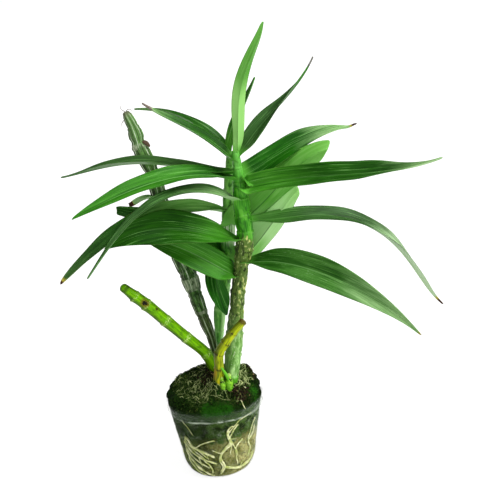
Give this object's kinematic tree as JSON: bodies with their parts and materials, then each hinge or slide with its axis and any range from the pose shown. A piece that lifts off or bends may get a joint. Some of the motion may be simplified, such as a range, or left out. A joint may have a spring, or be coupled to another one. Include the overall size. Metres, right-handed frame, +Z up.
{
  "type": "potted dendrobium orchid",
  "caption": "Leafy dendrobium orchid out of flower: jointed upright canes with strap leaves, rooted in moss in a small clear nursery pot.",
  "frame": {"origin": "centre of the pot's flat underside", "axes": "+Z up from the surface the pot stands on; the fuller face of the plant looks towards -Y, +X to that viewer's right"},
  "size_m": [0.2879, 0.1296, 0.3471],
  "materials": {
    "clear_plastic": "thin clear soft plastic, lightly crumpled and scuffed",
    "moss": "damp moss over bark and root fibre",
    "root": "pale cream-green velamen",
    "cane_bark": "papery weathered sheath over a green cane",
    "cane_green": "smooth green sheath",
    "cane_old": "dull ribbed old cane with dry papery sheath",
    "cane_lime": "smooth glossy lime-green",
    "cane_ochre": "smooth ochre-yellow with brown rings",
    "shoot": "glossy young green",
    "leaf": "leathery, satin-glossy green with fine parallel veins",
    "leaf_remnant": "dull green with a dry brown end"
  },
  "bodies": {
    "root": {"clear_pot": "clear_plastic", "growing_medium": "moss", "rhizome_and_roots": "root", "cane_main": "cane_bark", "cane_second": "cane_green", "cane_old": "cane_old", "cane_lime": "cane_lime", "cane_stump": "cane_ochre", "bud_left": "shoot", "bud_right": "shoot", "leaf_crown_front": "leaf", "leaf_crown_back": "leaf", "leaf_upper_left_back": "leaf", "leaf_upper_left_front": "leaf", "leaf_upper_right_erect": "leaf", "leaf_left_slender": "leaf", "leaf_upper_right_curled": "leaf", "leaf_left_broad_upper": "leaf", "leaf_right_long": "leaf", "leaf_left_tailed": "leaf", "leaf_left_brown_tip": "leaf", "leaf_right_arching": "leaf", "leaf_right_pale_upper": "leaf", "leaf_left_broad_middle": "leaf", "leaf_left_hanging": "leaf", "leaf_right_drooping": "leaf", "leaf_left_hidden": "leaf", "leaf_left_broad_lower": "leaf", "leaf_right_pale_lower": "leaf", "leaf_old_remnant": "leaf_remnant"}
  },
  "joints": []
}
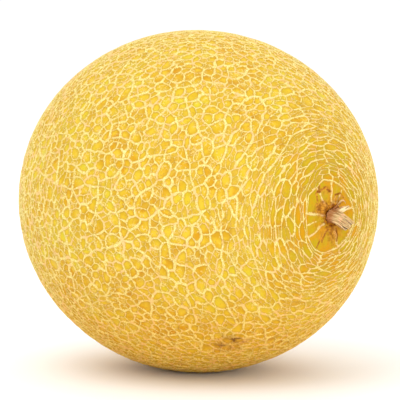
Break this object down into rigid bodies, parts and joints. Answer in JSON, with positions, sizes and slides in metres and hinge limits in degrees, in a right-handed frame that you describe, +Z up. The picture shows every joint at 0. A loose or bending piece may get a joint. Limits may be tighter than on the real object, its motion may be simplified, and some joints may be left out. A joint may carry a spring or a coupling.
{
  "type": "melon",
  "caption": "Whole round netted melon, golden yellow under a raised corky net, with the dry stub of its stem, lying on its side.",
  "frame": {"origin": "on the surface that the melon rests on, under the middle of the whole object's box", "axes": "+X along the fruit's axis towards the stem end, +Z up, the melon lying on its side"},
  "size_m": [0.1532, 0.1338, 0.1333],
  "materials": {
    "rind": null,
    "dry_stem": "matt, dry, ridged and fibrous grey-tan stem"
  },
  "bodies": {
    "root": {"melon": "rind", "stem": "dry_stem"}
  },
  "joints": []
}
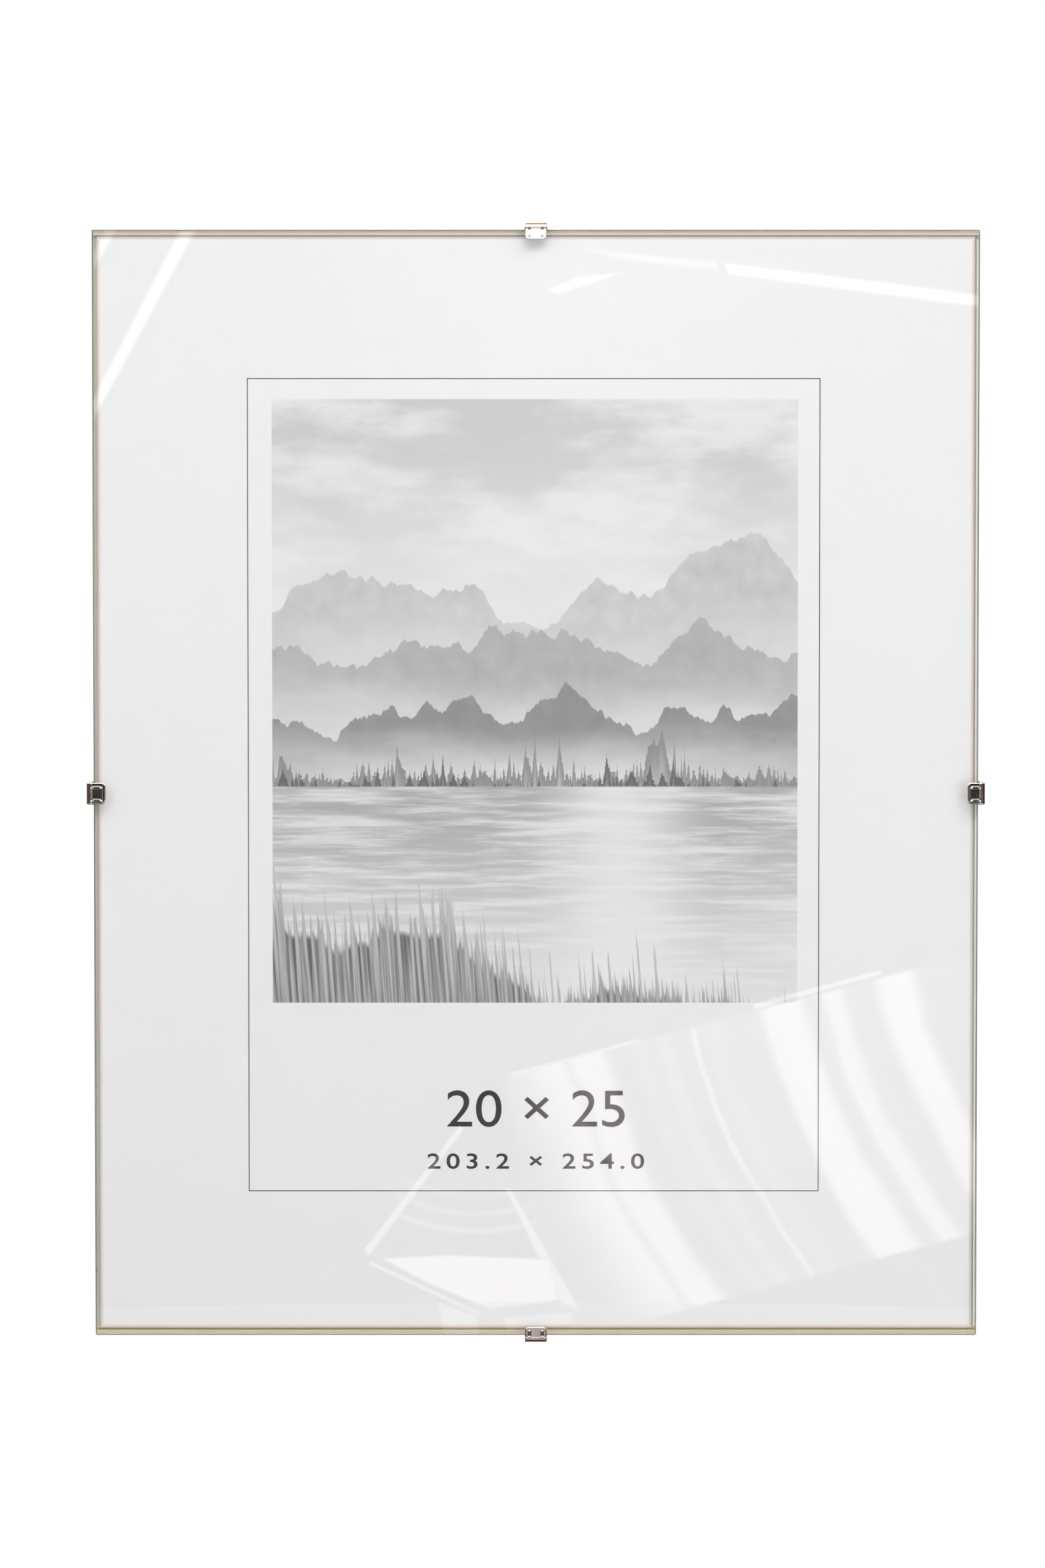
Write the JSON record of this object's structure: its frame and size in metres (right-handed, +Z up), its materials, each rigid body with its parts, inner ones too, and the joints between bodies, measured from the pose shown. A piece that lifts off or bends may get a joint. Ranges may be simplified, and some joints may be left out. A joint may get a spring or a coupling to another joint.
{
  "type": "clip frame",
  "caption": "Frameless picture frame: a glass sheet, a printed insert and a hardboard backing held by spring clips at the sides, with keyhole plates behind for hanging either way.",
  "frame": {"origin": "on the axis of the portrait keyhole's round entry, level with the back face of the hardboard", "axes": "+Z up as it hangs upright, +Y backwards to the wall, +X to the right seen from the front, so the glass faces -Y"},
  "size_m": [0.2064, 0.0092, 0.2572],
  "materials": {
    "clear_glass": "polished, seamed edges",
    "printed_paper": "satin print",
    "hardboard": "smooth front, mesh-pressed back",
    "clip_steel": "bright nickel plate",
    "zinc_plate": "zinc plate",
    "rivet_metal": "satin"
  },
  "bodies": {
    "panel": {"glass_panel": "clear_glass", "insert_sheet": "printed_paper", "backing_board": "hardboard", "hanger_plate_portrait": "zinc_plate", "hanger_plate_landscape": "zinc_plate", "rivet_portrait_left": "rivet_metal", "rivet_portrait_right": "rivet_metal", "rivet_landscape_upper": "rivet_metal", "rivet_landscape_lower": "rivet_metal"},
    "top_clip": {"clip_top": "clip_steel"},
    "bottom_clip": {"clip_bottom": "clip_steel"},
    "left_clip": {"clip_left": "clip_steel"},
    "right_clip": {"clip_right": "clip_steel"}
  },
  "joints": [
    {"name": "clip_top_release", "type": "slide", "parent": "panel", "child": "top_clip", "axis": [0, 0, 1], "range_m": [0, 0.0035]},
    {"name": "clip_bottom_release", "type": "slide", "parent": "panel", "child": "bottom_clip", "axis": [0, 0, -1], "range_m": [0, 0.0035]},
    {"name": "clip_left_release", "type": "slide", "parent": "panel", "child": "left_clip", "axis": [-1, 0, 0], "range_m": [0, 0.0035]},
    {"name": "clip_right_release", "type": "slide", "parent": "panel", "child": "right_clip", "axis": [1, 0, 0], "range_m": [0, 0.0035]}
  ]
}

==*==

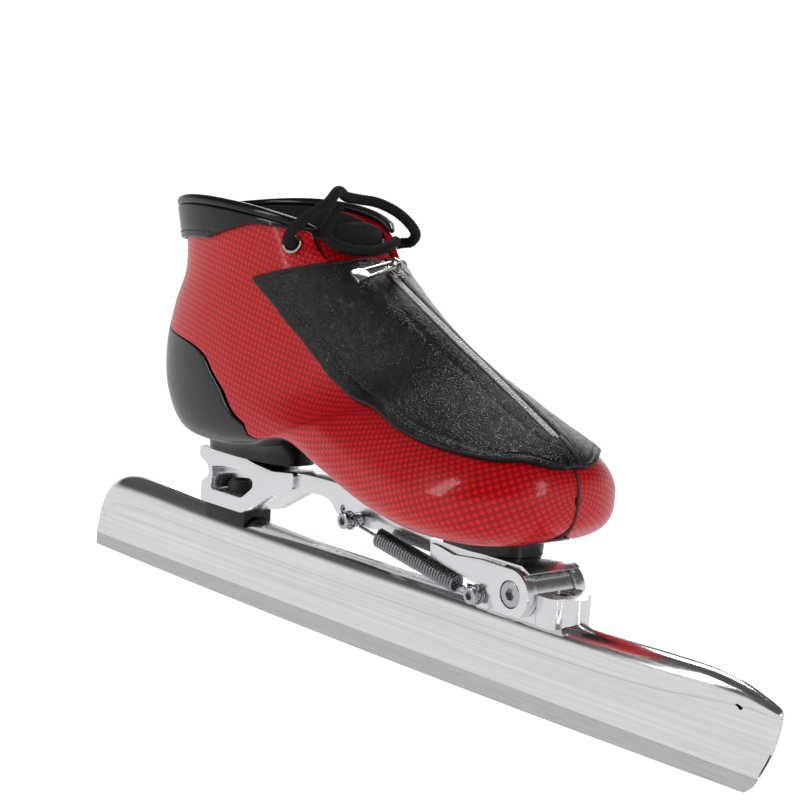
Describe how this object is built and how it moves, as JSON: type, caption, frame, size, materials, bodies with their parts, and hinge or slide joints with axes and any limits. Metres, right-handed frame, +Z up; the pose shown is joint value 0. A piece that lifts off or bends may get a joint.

==*==

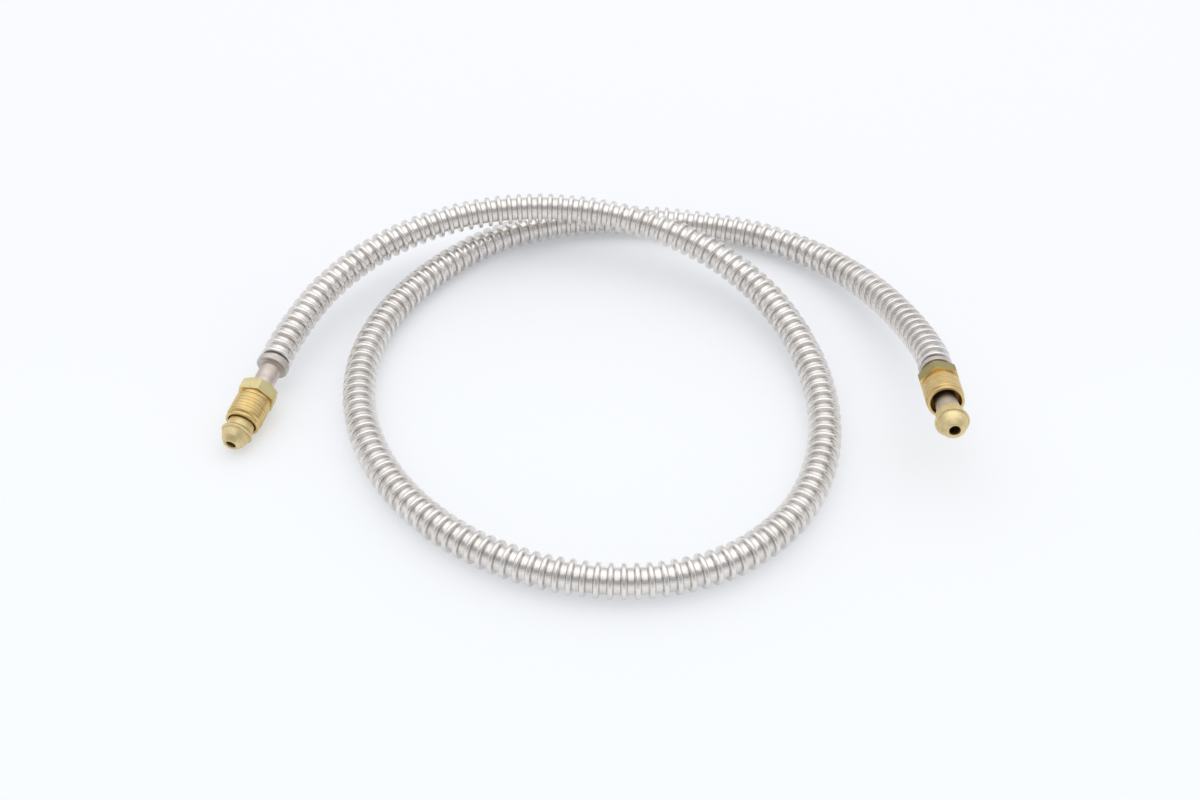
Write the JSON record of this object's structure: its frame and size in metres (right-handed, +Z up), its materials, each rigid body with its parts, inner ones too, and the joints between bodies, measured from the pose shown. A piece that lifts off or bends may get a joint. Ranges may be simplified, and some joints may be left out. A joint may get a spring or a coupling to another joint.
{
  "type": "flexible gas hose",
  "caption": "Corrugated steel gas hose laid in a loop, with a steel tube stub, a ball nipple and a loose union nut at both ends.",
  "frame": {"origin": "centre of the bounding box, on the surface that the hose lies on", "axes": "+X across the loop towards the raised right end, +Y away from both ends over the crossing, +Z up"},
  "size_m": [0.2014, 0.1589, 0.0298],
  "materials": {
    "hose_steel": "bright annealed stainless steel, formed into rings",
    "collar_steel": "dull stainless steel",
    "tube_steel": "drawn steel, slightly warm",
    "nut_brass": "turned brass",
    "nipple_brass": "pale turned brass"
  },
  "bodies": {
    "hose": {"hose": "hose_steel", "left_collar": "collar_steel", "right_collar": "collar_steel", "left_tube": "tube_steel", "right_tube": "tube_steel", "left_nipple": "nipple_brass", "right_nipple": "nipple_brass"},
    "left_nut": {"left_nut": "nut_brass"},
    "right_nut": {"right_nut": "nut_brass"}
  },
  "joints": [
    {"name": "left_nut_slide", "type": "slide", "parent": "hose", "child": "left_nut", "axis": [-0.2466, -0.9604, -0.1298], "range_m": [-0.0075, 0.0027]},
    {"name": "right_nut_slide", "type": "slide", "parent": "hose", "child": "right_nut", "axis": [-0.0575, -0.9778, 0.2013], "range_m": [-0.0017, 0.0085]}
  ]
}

==*==

TASK DIRECTIONS:
Identify the lines above that contain the word "into", then copy them.

CORRECT RESULT:
Break this object down into rigid bodies, parts and joints. Answer in JSON, with positions, sizes and slides in metres and hinge limits in degrees, in a right-handed frame that you describe, +Z up. The picture shows every joint at 0. A loose or bending piece may get a joint. Limits may be tighter than on the real object, its motion may be simplified, and some joints may be left out. A joint may carry a spring or a coupling.
    "hose_steel": "bright annealed stainless steel, formed into rings",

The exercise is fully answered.